▶ **COLLECTED DATA**:
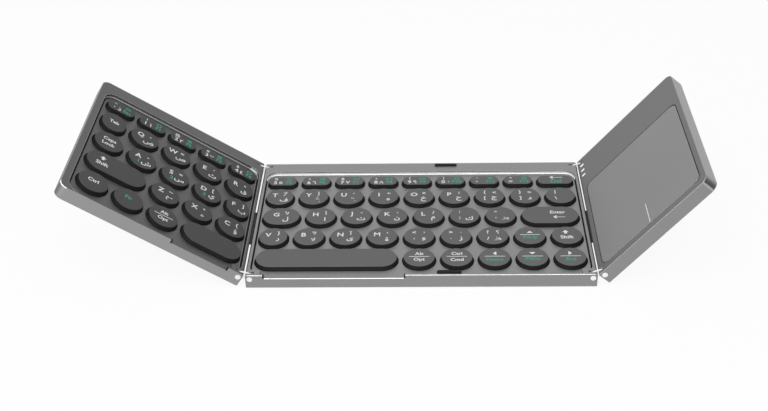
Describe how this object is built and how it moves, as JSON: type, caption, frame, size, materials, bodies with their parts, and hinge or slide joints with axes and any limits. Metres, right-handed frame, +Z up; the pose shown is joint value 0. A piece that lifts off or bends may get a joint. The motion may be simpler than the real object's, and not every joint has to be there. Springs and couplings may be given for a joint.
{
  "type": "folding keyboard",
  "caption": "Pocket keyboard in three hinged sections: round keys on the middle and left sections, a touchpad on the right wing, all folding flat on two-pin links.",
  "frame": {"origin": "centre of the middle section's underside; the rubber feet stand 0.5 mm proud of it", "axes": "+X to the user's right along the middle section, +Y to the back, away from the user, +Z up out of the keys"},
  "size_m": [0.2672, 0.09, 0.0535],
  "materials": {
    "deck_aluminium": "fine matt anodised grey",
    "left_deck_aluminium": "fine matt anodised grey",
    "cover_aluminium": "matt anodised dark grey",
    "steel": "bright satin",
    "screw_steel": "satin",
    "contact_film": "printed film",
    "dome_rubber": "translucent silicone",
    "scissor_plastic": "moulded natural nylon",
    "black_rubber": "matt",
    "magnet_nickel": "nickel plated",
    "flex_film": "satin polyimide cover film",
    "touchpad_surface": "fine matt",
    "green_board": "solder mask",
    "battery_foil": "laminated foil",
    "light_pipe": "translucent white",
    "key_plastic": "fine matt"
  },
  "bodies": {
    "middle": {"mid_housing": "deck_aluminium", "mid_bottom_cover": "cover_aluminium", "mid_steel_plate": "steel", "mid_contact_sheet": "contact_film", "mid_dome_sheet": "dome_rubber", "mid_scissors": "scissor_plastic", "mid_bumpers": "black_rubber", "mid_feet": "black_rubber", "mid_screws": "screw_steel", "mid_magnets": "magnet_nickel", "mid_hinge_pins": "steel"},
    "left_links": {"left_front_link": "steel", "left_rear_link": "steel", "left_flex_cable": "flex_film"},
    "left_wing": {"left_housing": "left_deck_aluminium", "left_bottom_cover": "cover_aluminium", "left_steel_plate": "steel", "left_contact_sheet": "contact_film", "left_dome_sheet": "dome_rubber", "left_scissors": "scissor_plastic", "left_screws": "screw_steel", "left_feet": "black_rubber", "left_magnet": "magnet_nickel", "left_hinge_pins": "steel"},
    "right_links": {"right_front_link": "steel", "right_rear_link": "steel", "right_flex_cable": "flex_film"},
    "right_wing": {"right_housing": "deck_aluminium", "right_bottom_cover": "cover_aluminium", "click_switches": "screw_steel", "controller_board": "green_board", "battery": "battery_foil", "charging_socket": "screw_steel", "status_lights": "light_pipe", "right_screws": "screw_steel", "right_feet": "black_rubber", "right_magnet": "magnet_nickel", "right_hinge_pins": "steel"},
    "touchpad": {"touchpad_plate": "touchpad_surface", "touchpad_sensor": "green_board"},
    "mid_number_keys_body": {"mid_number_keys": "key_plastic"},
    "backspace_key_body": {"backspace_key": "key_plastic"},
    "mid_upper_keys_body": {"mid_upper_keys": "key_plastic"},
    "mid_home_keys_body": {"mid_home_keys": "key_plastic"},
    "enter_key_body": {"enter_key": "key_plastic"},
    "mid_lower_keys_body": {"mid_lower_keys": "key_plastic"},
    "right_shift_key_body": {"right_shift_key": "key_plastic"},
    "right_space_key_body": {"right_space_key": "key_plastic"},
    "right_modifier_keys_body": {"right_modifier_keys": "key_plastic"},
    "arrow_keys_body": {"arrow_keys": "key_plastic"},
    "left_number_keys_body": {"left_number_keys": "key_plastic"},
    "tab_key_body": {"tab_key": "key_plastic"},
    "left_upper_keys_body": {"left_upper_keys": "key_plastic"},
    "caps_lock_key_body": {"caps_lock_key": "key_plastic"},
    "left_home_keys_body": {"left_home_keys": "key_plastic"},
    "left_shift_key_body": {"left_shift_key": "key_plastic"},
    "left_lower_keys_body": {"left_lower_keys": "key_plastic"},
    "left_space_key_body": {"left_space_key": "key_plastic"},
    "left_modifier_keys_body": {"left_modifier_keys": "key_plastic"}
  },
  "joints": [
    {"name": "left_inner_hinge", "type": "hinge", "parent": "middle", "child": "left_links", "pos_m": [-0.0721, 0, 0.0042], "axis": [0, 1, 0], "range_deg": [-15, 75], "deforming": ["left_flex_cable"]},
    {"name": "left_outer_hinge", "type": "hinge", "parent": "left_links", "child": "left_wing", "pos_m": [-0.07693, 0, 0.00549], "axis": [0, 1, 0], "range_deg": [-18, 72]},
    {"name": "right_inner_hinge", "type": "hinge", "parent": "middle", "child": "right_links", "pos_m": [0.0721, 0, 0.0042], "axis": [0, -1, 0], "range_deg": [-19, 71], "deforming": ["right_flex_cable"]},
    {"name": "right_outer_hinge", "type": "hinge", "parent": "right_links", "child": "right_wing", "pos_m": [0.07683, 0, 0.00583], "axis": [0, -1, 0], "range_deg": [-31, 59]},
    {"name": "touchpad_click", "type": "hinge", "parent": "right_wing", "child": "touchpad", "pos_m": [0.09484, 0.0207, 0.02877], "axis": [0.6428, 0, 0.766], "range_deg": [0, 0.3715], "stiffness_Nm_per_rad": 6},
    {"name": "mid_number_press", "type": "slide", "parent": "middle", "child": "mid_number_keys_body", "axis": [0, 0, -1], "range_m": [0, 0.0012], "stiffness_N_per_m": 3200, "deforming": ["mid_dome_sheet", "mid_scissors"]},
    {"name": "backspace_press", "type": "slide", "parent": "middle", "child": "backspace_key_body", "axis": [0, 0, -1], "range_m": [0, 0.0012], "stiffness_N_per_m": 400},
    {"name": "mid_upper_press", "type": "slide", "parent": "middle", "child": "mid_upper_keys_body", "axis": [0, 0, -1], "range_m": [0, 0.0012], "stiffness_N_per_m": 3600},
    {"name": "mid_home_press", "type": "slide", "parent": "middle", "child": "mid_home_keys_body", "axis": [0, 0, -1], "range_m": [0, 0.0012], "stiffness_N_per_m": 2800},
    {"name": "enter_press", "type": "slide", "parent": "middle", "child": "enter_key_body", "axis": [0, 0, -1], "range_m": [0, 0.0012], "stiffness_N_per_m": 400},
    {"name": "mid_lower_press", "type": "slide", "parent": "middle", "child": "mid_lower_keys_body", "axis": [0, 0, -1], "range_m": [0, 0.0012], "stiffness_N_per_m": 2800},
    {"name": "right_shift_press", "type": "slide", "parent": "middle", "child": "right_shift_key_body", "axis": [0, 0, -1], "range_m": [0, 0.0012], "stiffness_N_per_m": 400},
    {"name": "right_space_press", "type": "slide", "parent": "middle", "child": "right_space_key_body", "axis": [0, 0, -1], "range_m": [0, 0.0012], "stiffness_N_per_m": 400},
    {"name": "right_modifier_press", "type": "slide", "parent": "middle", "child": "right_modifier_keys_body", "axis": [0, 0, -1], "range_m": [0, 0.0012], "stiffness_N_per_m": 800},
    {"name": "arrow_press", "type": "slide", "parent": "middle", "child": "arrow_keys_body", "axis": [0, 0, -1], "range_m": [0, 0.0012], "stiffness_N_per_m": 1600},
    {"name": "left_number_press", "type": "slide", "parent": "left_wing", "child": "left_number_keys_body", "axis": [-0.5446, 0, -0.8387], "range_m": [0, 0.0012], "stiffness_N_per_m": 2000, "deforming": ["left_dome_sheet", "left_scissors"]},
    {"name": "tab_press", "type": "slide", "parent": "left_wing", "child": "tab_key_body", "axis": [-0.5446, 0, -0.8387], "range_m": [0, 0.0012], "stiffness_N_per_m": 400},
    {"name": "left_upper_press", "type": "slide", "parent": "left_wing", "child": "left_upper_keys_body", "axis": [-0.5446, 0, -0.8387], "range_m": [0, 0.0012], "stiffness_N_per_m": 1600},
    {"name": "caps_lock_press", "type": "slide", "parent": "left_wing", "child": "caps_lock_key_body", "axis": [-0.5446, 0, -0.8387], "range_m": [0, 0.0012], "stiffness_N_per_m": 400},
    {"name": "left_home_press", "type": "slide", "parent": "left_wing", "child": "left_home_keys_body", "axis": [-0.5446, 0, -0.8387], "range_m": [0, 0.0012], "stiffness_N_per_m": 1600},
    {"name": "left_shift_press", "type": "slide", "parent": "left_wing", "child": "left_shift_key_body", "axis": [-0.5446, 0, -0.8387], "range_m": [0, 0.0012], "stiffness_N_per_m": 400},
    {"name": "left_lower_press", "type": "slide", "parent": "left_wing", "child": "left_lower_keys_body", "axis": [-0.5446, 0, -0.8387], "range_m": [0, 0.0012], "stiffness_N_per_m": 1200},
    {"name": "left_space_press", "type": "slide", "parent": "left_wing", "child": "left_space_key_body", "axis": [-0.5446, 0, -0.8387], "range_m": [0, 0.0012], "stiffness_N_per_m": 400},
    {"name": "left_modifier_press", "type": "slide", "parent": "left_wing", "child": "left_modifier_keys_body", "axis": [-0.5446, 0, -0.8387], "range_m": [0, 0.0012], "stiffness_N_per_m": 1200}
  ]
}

▶ **AIM**: From the data, pick out every line that includes "joints".

▶ **TASK OUTPUT**:
Describe how this object is built and how it moves, as JSON: type, caption, frame, size, materials, bodies with their parts, and hinge or slide joints with axes and any limits. Metres, right-handed frame, +Z up; the pose shown is joint value 0. A piece that lifts off or bends may get a joint. The motion may be simpler than the real object's, and not every joint has to be there. Springs and couplings may be given for a joint.
  "joints": [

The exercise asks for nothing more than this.